> **Instructions for the task**
Would you quote the material below in full and unchanged?

> **Task material**
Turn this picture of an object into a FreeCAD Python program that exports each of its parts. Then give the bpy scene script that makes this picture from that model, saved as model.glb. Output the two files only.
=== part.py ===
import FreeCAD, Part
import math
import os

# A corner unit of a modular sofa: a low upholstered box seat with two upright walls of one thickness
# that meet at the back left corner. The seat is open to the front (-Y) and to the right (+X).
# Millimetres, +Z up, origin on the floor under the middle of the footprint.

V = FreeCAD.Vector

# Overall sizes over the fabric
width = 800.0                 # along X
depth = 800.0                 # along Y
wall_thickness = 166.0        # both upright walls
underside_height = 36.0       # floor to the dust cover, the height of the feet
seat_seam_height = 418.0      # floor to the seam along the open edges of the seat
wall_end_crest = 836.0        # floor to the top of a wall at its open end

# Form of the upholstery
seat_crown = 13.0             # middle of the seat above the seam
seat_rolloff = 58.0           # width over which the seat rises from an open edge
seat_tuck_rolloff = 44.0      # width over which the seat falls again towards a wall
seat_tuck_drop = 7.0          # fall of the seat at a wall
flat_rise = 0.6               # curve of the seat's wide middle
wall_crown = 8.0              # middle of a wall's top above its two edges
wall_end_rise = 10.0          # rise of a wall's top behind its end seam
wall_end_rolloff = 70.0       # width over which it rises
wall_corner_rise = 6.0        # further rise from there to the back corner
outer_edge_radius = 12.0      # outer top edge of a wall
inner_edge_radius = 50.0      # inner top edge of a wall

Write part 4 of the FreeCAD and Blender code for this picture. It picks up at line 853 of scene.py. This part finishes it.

> **Answer for this exercise**
Turn this picture of an object into a FreeCAD Python program that exports each of its parts. Then give the bpy scene script that makes this picture from that model, saved as model.glb. Output the two files only.
=== part.py ===
import FreeCAD, Part
import math
import os

# A corner unit of a modular sofa: a low upholstered box seat with two upright walls of one thickness
# that meet at the back left corner. The seat is open to the front (-Y) and to the right (+X).
# Millimetres, +Z up, origin on the floor under the middle of the footprint.

V = FreeCAD.Vector

# Overall sizes over the fabric
width = 800.0                 # along X
depth = 800.0                 # along Y
wall_thickness = 166.0        # both upright walls
underside_height = 36.0       # floor to the dust cover, the height of the feet
seat_seam_height = 418.0      # floor to the seam along the open edges of the seat
wall_end_crest = 836.0        # floor to the top of a wall at its open end

# Form of the upholstery
seat_crown = 13.0             # middle of the seat above the seam
seat_rolloff = 58.0           # width over which the seat rises from an open edge
seat_tuck_rolloff = 44.0      # width over which the seat falls again towards a wall
seat_tuck_drop = 7.0          # fall of the seat at a wall
flat_rise = 0.6               # curve of the seat's wide middle
wall_crown = 8.0              # middle of a wall's top above its two edges
wall_end_rise = 10.0          # rise of a wall's top behind its end seam
wall_end_rolloff = 70.0       # width over which it rises
wall_corner_rise = 6.0        # further rise from there to the back corner
outer_edge_radius = 12.0      # outer top edge of a wall
inner_edge_radius = 50.0      # inner top edge of a wall

Write part 4 of the FreeCAD and Blender code for this picture. It picks up at line 853 of scene.py. This part finishes it.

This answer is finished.